変異株の出現に思う – 視点
4月25日、4都府県に「緊急事態宣言」が発出されたことで厳しいゴールデンウイークとなった。前回の宣言解除から1カ月余りしか過ぎていない中で、政府が再び苦渋の決断をした背景には、感染力の強いコロナ変異株の急速な拡大がある。
新しい生活様式にも慣れ、ワクチン接種が始まったことで、先行きに希望を抱いていただけに落胆は大きい。しかし、ウイルスの変異は人の力で抑えることはできない。その意味で、この事態にも親神様の思召が込められているように感じる。
昨年、新型コロナウイルスの感染拡大が始まったころの本紙3月1日号の「視点」では、「おふでさき」における感染症に対する思召を取り上げ、事態の治まりを願うには、「人をたすける心」「よふきづくめの心」に入れ替えることが肝心と書かれている。
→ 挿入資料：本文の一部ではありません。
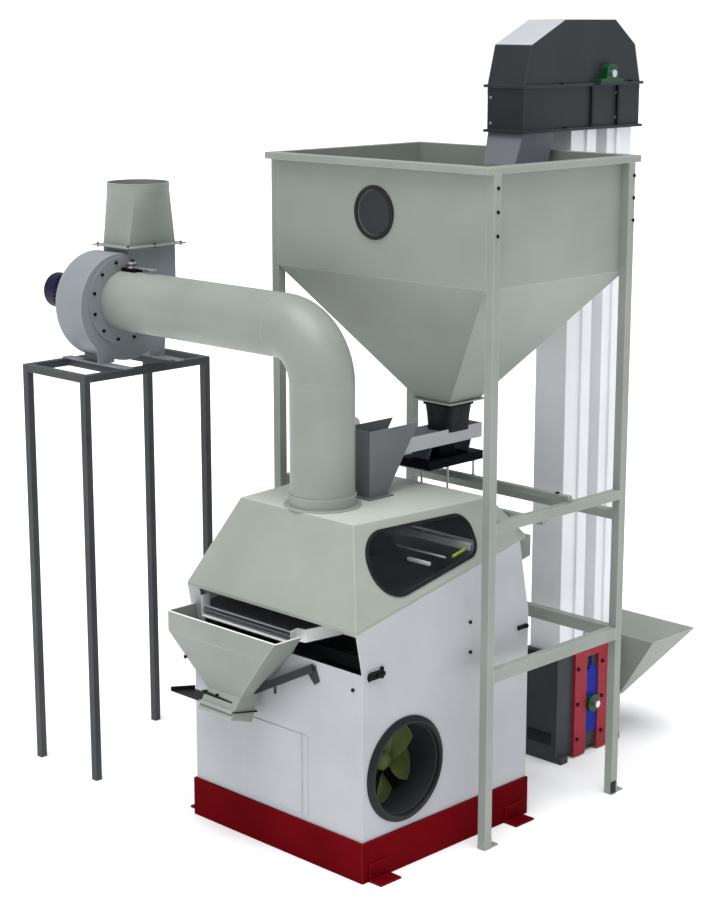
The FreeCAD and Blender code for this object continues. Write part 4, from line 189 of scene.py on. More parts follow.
pebble_enamel = enamel("pebble_grey_enamel", "#888e87", "#90968f", "#cdd1cb", 0.40)
flange_enamel = enamel("flange_enamel", "#888e87", "#90968f", "#cdd1cb", 0.40,
                       other=("#7e8388", "X", -1000.0, -1))
# Whatever lies above 1743.5 mm, the hood's top, is painted lighter: a painted highlight for the
# light from above.
hood_enamel = enamel("light_pebble_enamel", "#8e948c", "#969c94", "#ccd0ca", 0.40,
                     other=("#b2b8b0", "Z", 1743.5, 1))
duct_enamel = enamel("glossy_duct_enamel", "#848a83", "#8c928b", "#c0c4be", 0.34, shine=0.35)
panel_enamel = enamel("white_panel_enamel", "#a8abae", "#b0b3b6", "#dadcde", 0.38)
casing_enamel = enamel("casing_grey_enamel", "#e2e4e7", "#eaecef", "#f6f8fa", 0.40)
fan_enamel = enamel("fan_grey_enamel", "#7e8388", "#868b90", "#b4b8bc", 0.38)
charcoal_enamel = enamel("charcoal_enamel", "#282c2f", "#2f3336", "#5c6064", 0.45, shine=0.2)
# Below 3550 mm, at the spout, the head is painted a lighter grey: a painted highlight where its
# sloped front faces the light.
head_enamel = enamel("head_charcoal_enamel", "#282c2f", "#2f3336", "#5c6064", 0.45, shine=0.2,
                     other=("#7c8086", "Z", 3550.0, -1))
boot_enamel = enamel("boot_grey_enamel", "#34393c", "#3c4144", "#787c80", 0.45, shine=0.2)
stand_enamel = enamel("stand_grey_enamel", "#3a3e41", "#444848", "#787c80", 0.45, shine=0.2)
inlet_enamel = enamel("inlet_grey_enamel", "#5e6264", "#686c6e", "#9ca0a2", 0.40)
black_enamel = enamel("black_enamel", "#121416", "#1a1d20", "#3a3d40", 0.45, shine=0.2)
base_enamel = enamel("dark_red_enamel", "#560006", "#66030c", "#98323c", 0.6, shine=0.02)
rail_enamel = enamel("red_rail_enamel", "#8c1c2a", "#9c2432", "#c87078", 0.45, shine=0.2)
plate_enamel = enamel("blue_plate_enamel", "#0a1c84", "#12289a", "#3c58c8", 0.45, shine=0.12)
navy_enamel = enamel("navy_enamel", "#020308", "#04060f", "#1c1f3c", 0.5, shine=0.05)
motor_enamel = enamel("motor_blue_enamel", "#0e1024", "#16182e", "#383b6a", 0.42, shine=0.15)
spring_enamel = enamel("slate_spring_enamel", "#2a3844", "#34424e", "#607080", 0.42)
olive_enamel = enamel("olive_blade_enamel", "#4c5a30", "#5a683a", "#a4b078", 0.42, shine=0.2)
bearing_enamel = enamel("bearing_green_enamel", "#0c3a1c", "#124826", "#40885a", 0.25)
white_enamel = enamel("white_guide_enamel", "#dadcda", "#e6e8e6", "#f4f6f4", 0.38)
deck_enamel = enamel("worn_deck_enamel", "#69726a", "#7d867c", "#b4bab0", 0.48,
                     other=("#e2e4e2", "Y", -330.0, -1))
maroon_enamel = enamel("maroon_enamel", "#4c1a26", "#5e2632", "#905862", 0.42)
strip_enamel = enamel("seal_strip_enamel", "#b4c62a", "#c6d83a", "#e0e888", 0.45)
print(len(bpy.data.materials), "enamels")

# %% [markdown]
# ## Bare metal, black oxide, rubber and the clear panel
# Zinc-plated parts keep a faint spangle, turned ones keep the fine lines of the tool, and bolts
# are black oxide. Rubber is matt with a fine dust on it. The clear panels are acrylic: they let
# the dark inside show and only catch light at a low angle. Metal keeps the shader's own IOR.

# %% Metals, rubber and acrylic
def metal(name, dark, light, grain, roughness, spread=(1.0, 1.0, 1.0)):
    """Bare metal: two shades and a gloss that follow one grain, drawn out along an axis or not."""
    material, tree, shader, output, place = blank(name)
    drawn = add(tree, "ShaderNodeMapping", {"Vector": place, "Scale": spread})
    lines = add(tree, "ShaderNodeTexNoise", {"Vector": drawn.outputs["Vector"],
                                             "Scale": per_metre(grain), "Detail": 4.0})
    shade = ramp(tree, lines.outputs["Fac"], [(0.3, dark), (0.7, light)])
    gloss = add(tree, "ShaderNodeMapRange", {"Value": lines.outputs["Fac"], "To Min": roughness,
                                             "To Max": roughness + 0.2})
    bump = add(tree, "ShaderNodeBump", {"Strength": 0.08, "Distance": 0.0005,
                                        "Height": lines.outputs["Fac"]})
    tree.links.new(shade, shader.inputs["Base Color"])
    tree.links.new(gloss.outputs["Result"], shader.inputs["Roughness"])
    tree.links.new(bump.outputs["Normal"], shader.inputs["Normal"])
    shader.inputs["Metallic"].default_value = 1.0
    return material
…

この記事のように、教内ではコロナの大節に対するさまざまな思案が重ねられ、お互いに思召にお応えする通り方を心がけてきた。そのうえの変異株の出現である。そこにこもる思召を考えたとき、教祖の次のお言葉が思い出される。
「それはなあ、手引きがすんで、ためしがすまんのやで。ためしというは、人救けたら我が身救かる、という。我が身思うてはならん。どうでも、人を救けたい、救かってもらいたい、という一心に取り直すなら、身上は鮮やかやで」(『稿本天理教教祖伝逸話篇』167「人救けたら」)
このお言葉を頂いた加見兵四郎は、娘と共に失明していたところを教祖におたすけいただいた。しかし、娘の目は完治したが、どうしたことか兵四郎の目は完全にはご守護いただけなかった。そこで再び願ったところ、このお諭しを頂いたのである。その後、兵四郎は熱心におたすけに奔走するうちに、すっきりおたすけいただいた。
教祖は、身上を鮮やかにたすけていただける確かな道として、人をたすける具体的な行動を促されている。このお諭しは、いまの私たちが置かれている状況にも当てはまる気がしてならない。いま、あらためて心を定め直し、何からでも自分にできるおたすけを実行していきたい。